The MG taught me skid control, heel and toeing (partly to keep the damn thing from stalling pulling up to the lights in cold weather) and how much better modern tyres are in the wet. I would recommend that everyone should have a play in one at least once, because it makes you realise many things that you'd thought you'd forgotten or simply didn't know. It can teach you seriously technical driving at 1/3 of the speed (and so, I though naively, 1/3 of the danger) of anything else.
Since acquiring the MG I've got into motorsport and will be campaigning (someone else's) Brabham BT 28 (I think) in the not too distant future.

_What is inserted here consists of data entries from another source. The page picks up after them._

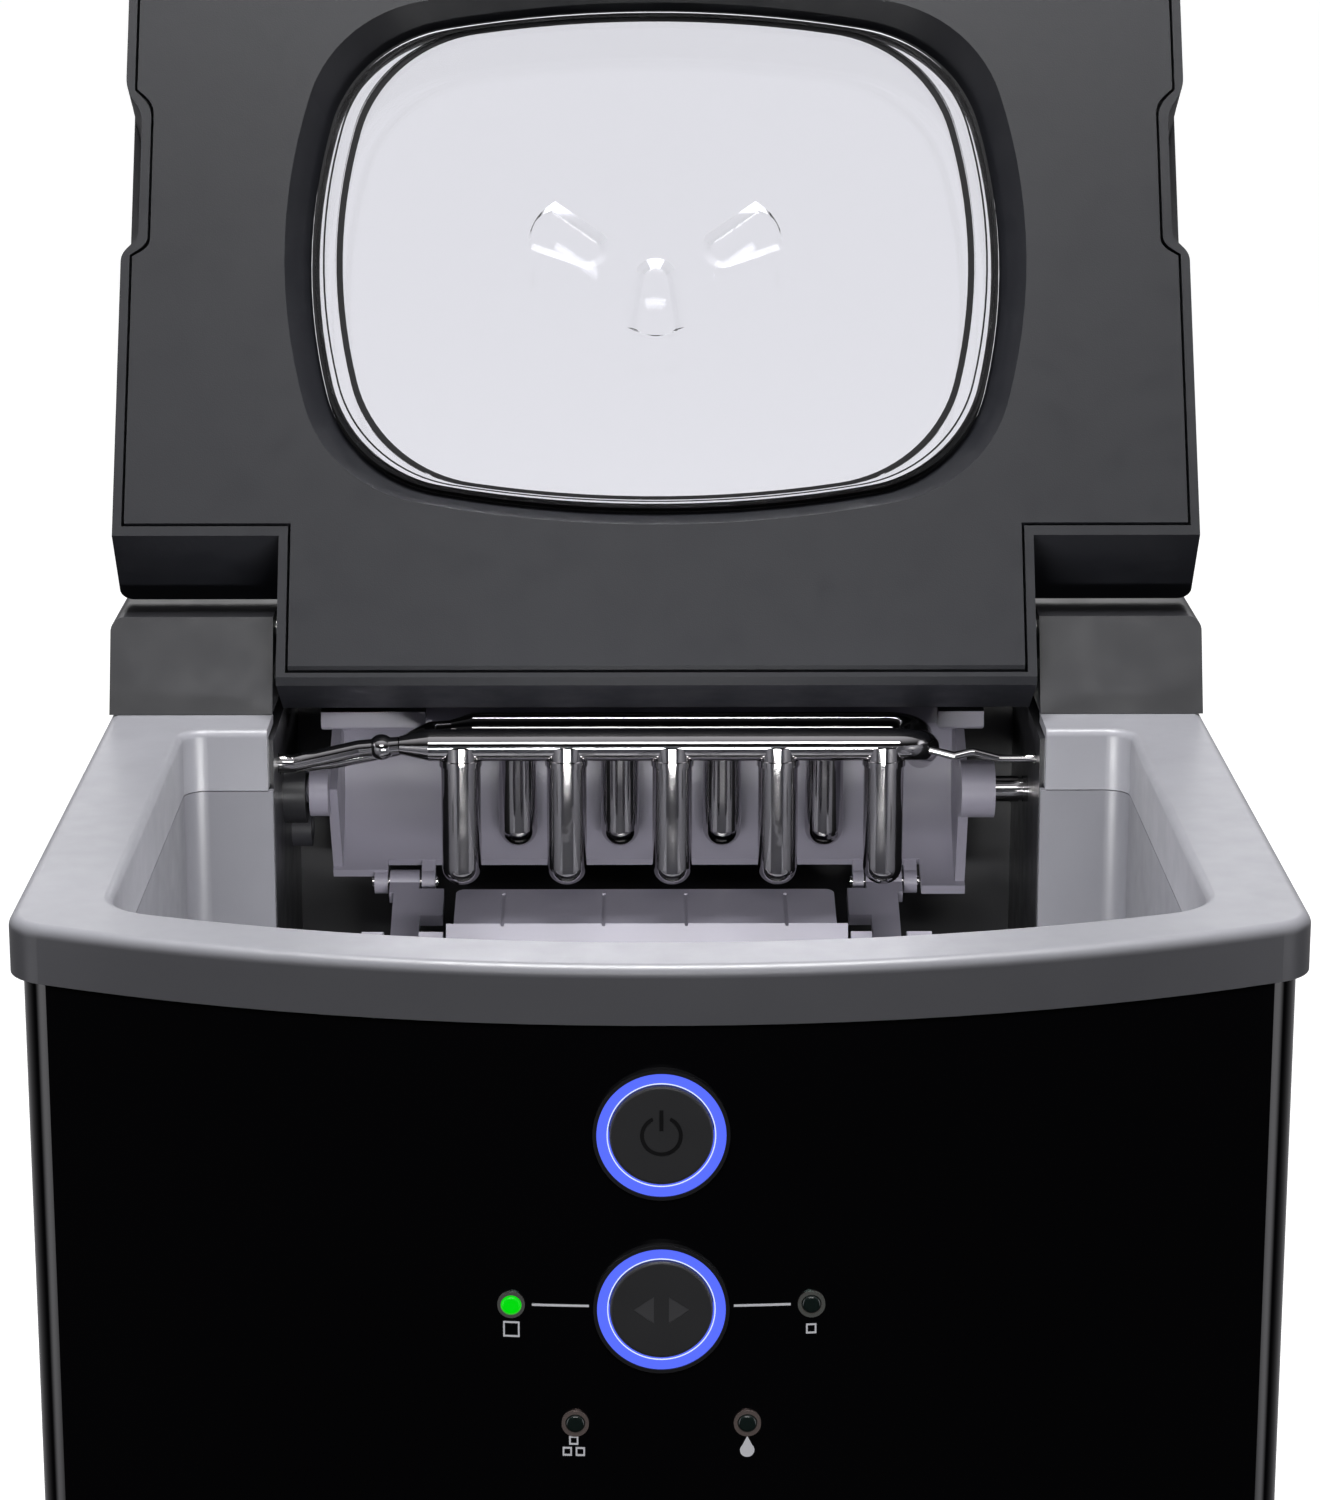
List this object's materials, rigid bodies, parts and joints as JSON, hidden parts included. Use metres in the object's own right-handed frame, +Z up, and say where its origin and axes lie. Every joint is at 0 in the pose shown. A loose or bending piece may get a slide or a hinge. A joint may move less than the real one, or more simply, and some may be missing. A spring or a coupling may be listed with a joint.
{
  "type": "countertop ice maker",
  "caption": "Countertop bullet-ice maker with a bowed gloss-black front, grey collar, blue-ringed buttons and an open lid over nickel freezing fingers and a tilting tray.",
  "frame": {"origin": "on the floor under the middle of the footprint", "axes": "+Z up, -Y towards the bowed front, +X to the right seen from the front"},
  "size_m": [0.242, 0.358, 0.506],
  "materials": {
    "casing_black": "gloss",
    "collar_grey": "satin",
    "cover_charcoal": "satin",
    "lid_charcoal": "matte",
    "bin_grey": "satin",
    "housing_black": "satin",
    "tray_grey": "satin",
    "clear_plastic": "gloss",
    "gasket_black": "matte",
    "foot_rubber": "matte",
    "foam": "matte",
    "basket_grey": "satin",
    "nickel": "polished",
    "steel": "satin",
    "compressor_paint": "gloss",
    "copper_pipe": "satin",
    "brass": "satin",
    "fin_aluminium": "satin",
    "base_plastic": "matte",
    "board_green": "satin",
    "component_black": "satin",
    "motor_white": "satin",
    "fan_plastic": "satin",
    "button_cap": "satin",
    "ring_blue": "gloss",
    "bezel_dark": "gloss",
    "led_green": "gloss",
    "led_dark": "gloss",
    "print_white": "matte"
  },
  "bodies": {
    "chassis": {"base_pan": "base_plastic", "rubber_feet": "foot_rubber", "front_casing": "casing_black", "rear_panel": "base_plastic", "case_screws": "steel", "top_collar": "collar_grey", "rear_top_cover": "cover_charcoal", "hinge_pins": "steel", "ice_bin_liner": "bin_grey", "evaporator_housing": "housing_black", "water_tank": "housing_black", "insulation": "foam", "drain_fitting": "base_plastic", "evaporator_bar": "nickel", "evaporator_fingers": "nickel", "evaporator_inlets": "nickel", "capillary_tube": "nickel", "gear_motor": "steel", "water_pump": "component_black", "pump_filter": "motor_white", "pump_hose": "component_black", "ice_sensors": "component_black", "level_probes": "component_black", "compressor": "compressor_paint", "compressor_mounts": "foot_rubber", "terminal_cover": "component_black", "condenser_fins": "fin_aluminium", "condenser_coil": "copper_pipe", "fan_shroud": "fan_plastic", "fan_motor": "motor_white", "filter_drier": "copper_pipe", "hot_gas_valve": "brass", "valve_coil": "component_black", "refrigerant_lines": "copper_pipe", "main_board": "board_green", "board_parts": "component_black", "power_inlet": "component_black", "control_board": "board_green", "board_bracket": "base_plastic", "tact_switches": "component_black", "button_bezels": "bezel_dark", "light_rings": "ring_blue", "led_bezels": "bezel_dark", "lit_led": "led_green", "dark_leds": "led_dark", "panel_markings": "print_white"},
    "lid": {"lid_outer_shell": "lid_charcoal", "lid_inner_panel": "lid_charcoal", "window_pane_inner": "clear_plastic", "window_pane_outer": "clear_plastic", "window_gasket": "gasket_black"},
    "tray": {"water_tray": "tray_grey", "tray_pins": "nickel"},
    "links": {"link_arms": "tray_grey"},
    "shovel": {"ice_shovel": "tray_grey"},
    "basket": {"ice_basket": "basket_grey"},
    "fan": {"fan_blade": "fan_plastic"},
    "drain_plug": {"drain_cap": "base_plastic"},
    "power_key": {"power_button": "button_cap"},
    "select_key": {"select_button": "button_cap"}
  },
  "joints": [
    {"name": "lid_hinge", "type": "hinge", "parent": "chassis", "child": "lid", "pos_m": [0, 0.0216, 0.3238], "axis": [1, 0, 0], "range_deg": [0, 119]},
    {"name": "tray_tilt", "type": "hinge", "parent": "chassis", "child": "tray", "pos_m": [0, 0.023, 0.2859], "axis": [1, 0, 0], "range_deg": [-78, 0]},
    {"name": "link_swing", "type": "hinge", "parent": "tray", "child": "links", "pos_m": [0, 0.03735, 0.26001], "axis": [1, 0, 0], "range_deg": [0, 115.5]},
    {"name": "shovel_swing", "type": "hinge", "parent": "chassis", "child": "shovel", "pos_m": [0, 0.017, 0.2155], "axis": [1, 0, 0], "range_deg": [0, 42.89]},
    {"name": "basket_lift", "type": "slide", "parent": "chassis", "child": "basket", "axis": [0, 0, 1], "range_m": [0, 0.06]},
    {"name": "fan_spin", "type": "hinge", "parent": "chassis", "child": "fan", "pos_m": [-0.0575, 0.122, 0.094], "axis": [1, 0, 0], "continuous": true},
    {"name": "drain_cap_release", "type": "slide", "parent": "chassis", "child": "drain_plug", "axis": [0, 0, -1], "range_m": [0, 0.003]},
    {"name": "power_button_press", "type": "slide", "parent": "chassis", "child": "power_key", "axis": [0, 1, 0], "range_m": [0, 0.001], "stiffness_N_per_m": 800, "springref_m": -0.0005},
    {"name": "select_button_press", "type": "slide", "parent": "chassis", "child": "select_key", "axis": [0, 1, 0], "range_m": [0, 0.001], "stiffness_N_per_m": 800, "springref_m": -0.0005}
  ],
  "couplings": [
    {"joint": "link_swing", "follows": "tray_tilt", "ratio": -1.4807},
    {"joint": "shovel_swing", "follows": "tray_tilt", "ratio": -0.5499}
  ]
}
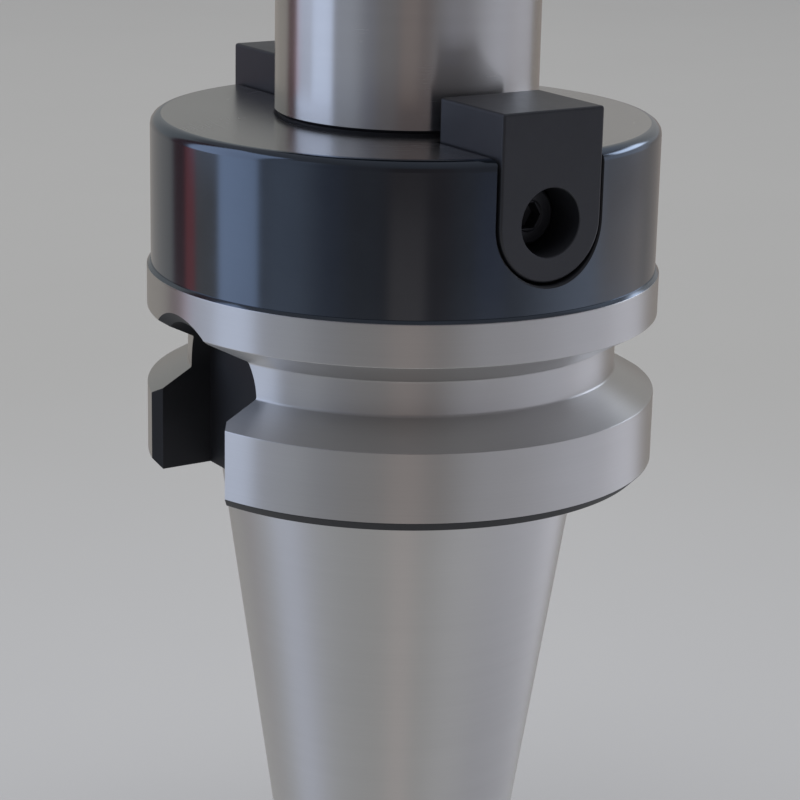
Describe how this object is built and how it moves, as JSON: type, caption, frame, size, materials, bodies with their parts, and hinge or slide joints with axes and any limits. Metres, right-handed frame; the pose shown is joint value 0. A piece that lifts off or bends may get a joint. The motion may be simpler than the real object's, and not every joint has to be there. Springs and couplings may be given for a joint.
{
  "type": "face mill holder",
  "caption": "Steep-taper tool holder with a grooved, slotted flange, a blackened cutter seat with drive keys, a pilot and a wide-headed clamp screw for a shell or face milling cutter.",
  "frame": {"origin": "centre of the taper's small end face, on the axis", "axes": "+Z along the axis towards the cutter; the drive keys lie along -Y and +Y, and the flange's drive slots open along -X and +X"},
  "size_m": [0.063, 0.063, 0.1417],
  "materials": {
    "ground_steel": "turned and ground bright steel, with a blackened body between the flange and the cutter seat",
    "black_key_steel": "matte black oxide",
    "black_screw_steel": "black oxide with a little oil",
    "black_clamp_steel": "satin black oxide over fine turning"
  },
  "bodies": {
    "holder": {"holder_body": "ground_steel", "drive_key_front": "black_key_steel", "drive_key_rear": "black_key_steel", "key_screw_front": "black_screw_steel", "key_screw_rear": "black_screw_steel"},
    "clamp": {"clamp_screw": "black_clamp_steel"}
  },
  "joints": [
    {"name": "clamp_screw_travel", "type": "slide", "parent": "holder", "child": "clamp", "axis": [0, 0, 1], "range_m": [0, 0.022]}
  ]
}
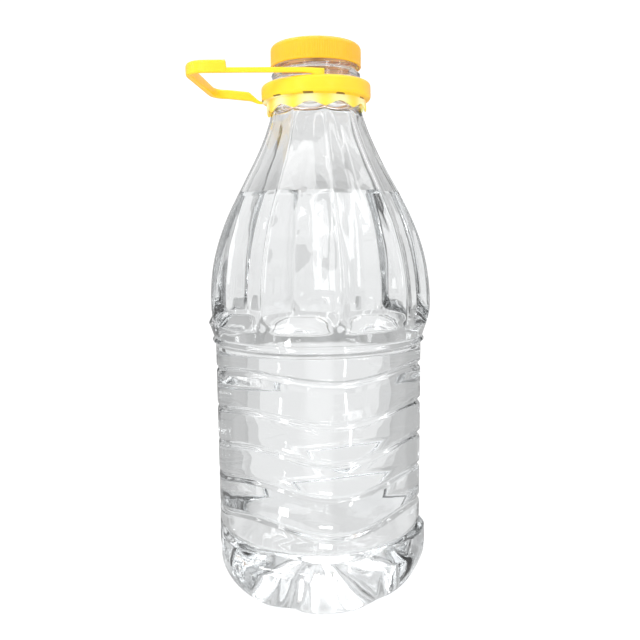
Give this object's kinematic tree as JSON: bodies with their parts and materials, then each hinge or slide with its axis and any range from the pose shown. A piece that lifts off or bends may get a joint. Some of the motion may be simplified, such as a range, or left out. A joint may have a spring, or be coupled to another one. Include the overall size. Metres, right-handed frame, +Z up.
{
  "type": "plastic water jug",
  "caption": "Clear ribbed plastic water bottle, filled and shut with a yellow screw cap, with a yellow carrying loop round its neck.",
  "frame": {"origin": "on the table under the centre of the whole object's bounding box, which is 2.7 mm from the bottle's own axis because the carrying loop reaches out on one side", "axes": "+Z up along the bottle, -Y towards the front, -X towards the carrying loop"},
  "size_m": [0.1313, 0.1252, 0.3052],
  "materials": {
    "clear_plastic": "clear gloss",
    "water": "clear liquid",
    "cap_yellow": "satin moulded plastic",
    "handle_yellow": "satin moulded plastic"
  },
  "bodies": {
    "root": {"bottle": "clear_plastic", "water": "water", "cap": "cap_yellow", "handle": "handle_yellow"}
  },
  "joints": []
}
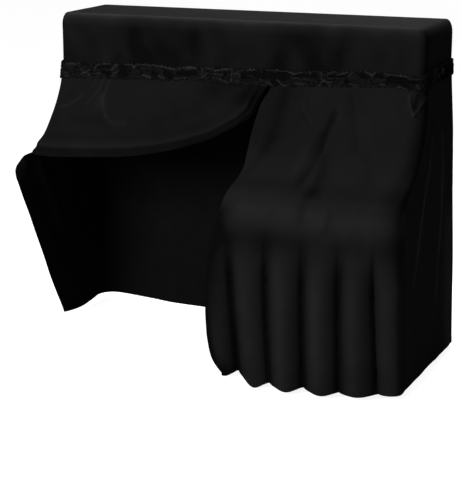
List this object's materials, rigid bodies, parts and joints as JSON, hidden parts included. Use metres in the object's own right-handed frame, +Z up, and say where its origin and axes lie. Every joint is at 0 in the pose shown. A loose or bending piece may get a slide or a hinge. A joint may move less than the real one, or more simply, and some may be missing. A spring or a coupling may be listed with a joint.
{
  "type": "piano cover",
  "caption": "Full-length black velvet cover for an upright piano, ruched band below its top, left front drawn up over the keyboard arm, right front hanging in folds to the floor",
  "frame": {"origin": "the middle of the underside of the top panel, where the cover bears on the piano's lid", "axes": "+X to the right as seen from the front, along the keyboard; -Y towards the player; +Z up"},
  "size_m": [1.6384, 0.8463, 1.3264],
  "materials": {
    "black_velvet": "short-pile black velvet, matt with a soft sheen at grazing angles",
    "ruched_velvet": "the same black velvet gathered into a crinkled strip"
  },
  "bodies": {
    "root": {"top_panel": "black_velvet", "fascia_front": "black_velvet", "fascia_right": "black_velvet", "fascia_back": "black_velvet", "fascia_left": "black_velvet", "trim_band": "ruched_velvet", "curtain_right": "black_velvet", "curtain_left": "black_velvet", "side_right": "black_velvet", "side_left": "black_velvet", "back_panel": "black_velvet"}
  },
  "joints": []
}
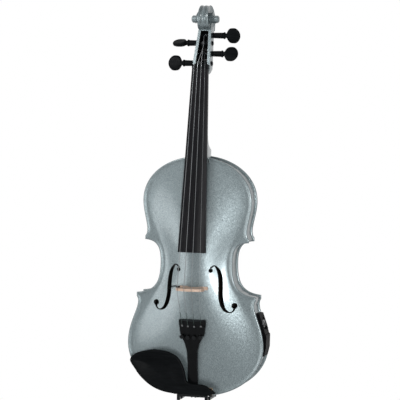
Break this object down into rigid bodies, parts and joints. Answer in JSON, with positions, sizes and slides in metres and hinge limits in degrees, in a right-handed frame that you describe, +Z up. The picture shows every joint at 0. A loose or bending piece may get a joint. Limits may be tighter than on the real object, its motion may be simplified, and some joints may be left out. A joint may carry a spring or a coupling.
{
  "type": "electric violin",
  "caption": "Full-size hollow electro-acoustic violin in silver flake lacquer with black fittings, chinrest, fine tuners and a side control panel with jack and battery door.",
  "frame": {"origin": "the place under the scroll, between its two ears at the height where a hanger fork holds the head", "axes": "+Z up along the body towards the scroll, -Y out of the front plate towards the player's view, +X towards the treble side (E string, control panel)"},
  "size_m": [0.211, 0.1009, 0.5851],
  "materials": {
    "silver_flake_lacquer": "gloss",
    "black_ebony": "satin",
    "black_plastic": "gloss",
    "pale_maple": "satin",
    "pale_spruce": "matte",
    "string_steel": "satin",
    "bright_chrome": "polished",
    "cork": "matte",
    "circuit_board": "satin",
    "battery_wrap": "satin"
  },
  "bodies": {
    "instrument": {"top_plate": "silver_flake_lacquer", "back_plate": "silver_flake_lacquer", "neck_block": "pale_spruce", "end_block": "pale_spruce", "upper_bass_corner_block": "pale_spruce", "upper_treble_corner_block": "pale_spruce", "lower_bass_corner_block": "pale_spruce", "lower_treble_corner_block": "pale_spruce", "upper_bass_rib": "silver_flake_lacquer", "upper_treble_rib": "silver_flake_lacquer", "waist_bass_rib": "silver_flake_lacquer", "waist_treble_rib": "silver_flake_lacquer", "lower_bass_rib": "silver_flake_lacquer", "lower_treble_rib": "silver_flake_lacquer", "bass_bar": "pale_spruce", "sound_post": "pale_spruce", "neck_and_scroll": "silver_flake_lacquer", "fingerboard": "black_ebony", "nut": "black_ebony", "bridge": "pale_maple", "g_string": "string_steel", "d_string": "string_steel", "a_string": "string_steel", "e_string": "string_steel", "tailpiece": "black_plastic", "tuner_pivot_pin": "bright_chrome", "saddle": "black_ebony", "end_button": "black_ebony", "tailgut": "black_plastic", "chinrest": "black_ebony", "chinrest_bass_cork": "cork", "chinrest_treble_cork": "cork", "clamp_upper_bracket": "bright_chrome", "control_panel": "black_plastic", "battery": "battery_wrap", "output_jack": "bright_chrome", "preamp_board": "circuit_board", "bridge_pickup": "black_plastic"},
    "g_peg_turning": {"g_peg": "black_ebony", "g_string_winding": "string_steel"},
    "d_peg_turning": {"d_peg": "black_ebony", "d_string_winding": "string_steel"},
    "a_peg_turning": {"a_peg": "black_ebony", "a_string_winding": "string_steel"},
    "e_peg_turning": {"e_peg": "black_ebony", "e_string_winding": "string_steel"},
    "g_screw_turning": {"g_tuner_screw": "bright_chrome"},
    "g_lever_rocking": {"g_tuner_lever": "string_steel"},
    "d_screw_turning": {"d_tuner_screw": "bright_chrome"},
    "d_lever_rocking": {"d_tuner_lever": "string_steel"},
    "a_screw_turning": {"a_tuner_screw": "bright_chrome"},
    "a_lever_rocking": {"a_tuner_lever": "string_steel"},
    "e_screw_turning": {"e_tuner_screw": "bright_chrome"},
    "e_lever_rocking": {"e_tuner_lever": "string_steel"},
    "volume_wheel_turning": {"volume_wheel": "black_plastic"},
    "tone_wheel_turning": {"tone_wheel": "black_plastic"},
    "door_swinging": {"battery_door": "black_plastic"},
    "bass_barrel_turning": {"clamp_bass_barrel": "bright_chrome"},
    "treble_barrel_turning": {"clamp_treble_barrel": "bright_chrome"},
    "clamp_bracket_sliding": {"clamp_lower_bracket": "bright_chrome"}
  },
  "joints": [
    {"name": "g_peg_turn", "type": "hinge", "parent": "instrument", "child": "g_peg_turning", "pos_m": [0, -0.0048, -0.0582], "axis": [1, 0, 0], "continuous": true},
    {"name": "d_peg_turn", "type": "hinge", "parent": "instrument", "child": "d_peg_turning", "pos_m": [0, 0.0048, -0.0284], "axis": [1, 0, 0], "continuous": true},
    {"name": "a_peg_turn", "type": "hinge", "parent": "instrument", "child": "a_peg_turning", "pos_m": [0, 0.0096, -0.0168], "axis": [1, 0, 0], "continuous": true},
    {"name": "e_peg_turn", "type": "hinge", "parent": "instrument", "child": "e_peg_turning", "pos_m": [0, -0.0004, -0.0438], "axis": [1, 0, 0], "continuous": true},
    {"name": "g_tuner_screw_turn", "type": "hinge", "parent": "instrument", "child": "g_screw_turning", "pos_m": [-0.0143, -0.04679, -0.45966], "axis": [0, 0.9869, 0.1616], "range_deg": [0, 1200]},
    {"name": "g_tuner_lever_rock", "type": "hinge", "parent": "instrument", "child": "g_lever_rocking", "pos_m": [0, -0.04347, -0.4428], "axis": [1, 0, 0], "range_deg": [0, 6]},
    {"name": "d_tuner_screw_turn", "type": "hinge", "parent": "instrument", "child": "d_screw_turning", "pos_m": [-0.00477, -0.04679, -0.45966], "axis": [0, 0.9869, 0.1616], "range_deg": [0, 1200]},
    {"name": "d_tuner_lever_rock", "type": "hinge", "parent": "instrument", "child": "d_lever_rocking", "pos_m": [0, -0.04347, -0.4428], "axis": [1, 0, 0], "range_deg": [0, 6]},
    {"name": "a_tuner_screw_turn", "type": "hinge", "parent": "instrument", "child": "a_screw_turning", "pos_m": [0.00477, -0.04679, -0.45966], "axis": [0, 0.9869, 0.1616], "range_deg": [0, 1200]},
    {"name": "a_tuner_lever_rock", "type": "hinge", "parent": "instrument", "child": "a_lever_rocking", "pos_m": [0, -0.04347, -0.4428], "axis": [1, 0, 0], "range_deg": [0, 6]},
    {"name": "e_tuner_screw_turn", "type": "hinge", "parent": "instrument", "child": "e_screw_turning", "pos_m": [0.0143, -0.04679, -0.45966], "axis": [0, 0.9869, 0.1616], "range_deg": [0, 1200]},
    {"name": "e_tuner_lever_rock", "type": "hinge", "parent": "instrument", "child": "e_lever_rocking", "pos_m": [0, -0.04347, -0.4428], "axis": [1, 0, 0], "range_deg": [0, 6]},
    {"name": "volume_wheel_turn", "type": "hinge", "parent": "instrument", "child": "volume_wheel_turning", "pos_m": [0.09877, -0.0015, -0.44771], "axis": [0, 1, 0], "range_deg": [-135, 135]},
    {"name": "tone_wheel_turn", "type": "hinge", "parent": "instrument", "child": "tone_wheel_turning", "pos_m": [0.09423, -0.0015, -0.43418], "axis": [0, 1, 0], "range_deg": [-135, 135]},
    {"name": "battery_door_swing", "type": "hinge", "parent": "instrument", "child": "door_swinging", "pos_m": [0.10365, -0.008, -0.4836], "axis": [0, 1, 0], "range_deg": [0, 90]},
    {"name": "bass_barrel_turn", "type": "hinge", "parent": "instrument", "child": "bass_barrel_turning", "pos_m": [-0.0213, -0.008, -0.5544], "axis": [0, 1, 0], "range_deg": [0, 720]},
    {"name": "treble_barrel_turn", "type": "hinge", "parent": "instrument", "child": "treble_barrel_turning", "pos_m": [0.0213, -0.008, -0.5544], "axis": [0, 1, 0], "range_deg": [0, 720]},
    {"name": "clamp_bracket_slide", "type": "slide", "parent": "instrument", "child": "clamp_bracket_sliding", "axis": [0, 1, 0], "range_m": [0, 0.0028]}
  ],
  "couplings": [
    {"joint": "g_tuner_lever_rock", "follows": "g_tuner_screw_turn", "ratio": 0.005},
    {"joint": "d_tuner_lever_rock", "follows": "d_tuner_screw_turn", "ratio": 0.005},
    {"joint": "a_tuner_lever_rock", "follows": "a_tuner_screw_turn", "ratio": 0.005},
    {"joint": "e_tuner_lever_rock", "follows": "e_tuner_screw_turn", "ratio": 0.005},
    {"joint": "bass_barrel_turn", "follows": "clamp_bracket_slide", "rad_per_m": 4487.9},
    {"joint": "treble_barrel_turn", "follows": "clamp_bracket_slide", "rad_per_m": 4487.9}
  ]
}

Would you buy another car from this manufacturer? No
Review Date: 24th January, 2002
14th Oct 2002, 12:41
I don't think this guy should have a Midget, he is a saloon car man, and I don't think that any one who intends buying a Midget should take any notice of this review. he clearly has no idea what Midgets are all about.
22nd Oct 2002, 07:40
I'm not entirely sure what you think 'Midgets are all about' - my '79 1500 was about unreliability, rust, and poor build quality. It was also about the best fun I've had driving a car, about learning to exploit rear-wheel drive (something not many get a chance to do these days), and about every journey being an event rather than a chore. The guy who wrote this review seems to think the same, so why isn't a Midget for him? Being blind to a car's (many) faults won't give others an accurate impression of ownership - isn't that what this site is for?
2nd Jun 2003, 08:51
Midgets are fun, but not reliable... try a Honda or Toyota... very reliable, but not much fun and rather uneventful journeys.
24th Jan 2004, 16:02
I owned MG Midgets from 1967 to 1981 and enjoyed every minute of them. The best handling was a MkII which had 5 1/2 J rims on the front!! and 4 1/2 J rims on the rear with lowered and stiffened suspension all round (use A40 springs at the front with lowering pans) and a works anti-roll bar. You need to cut round wheel arches at the rear to accomodate the wheel width. This sorted out the inherent roll understeer and together with a gas-flowed head would blow off "Dopey"'s Fiat or Pug with no problem.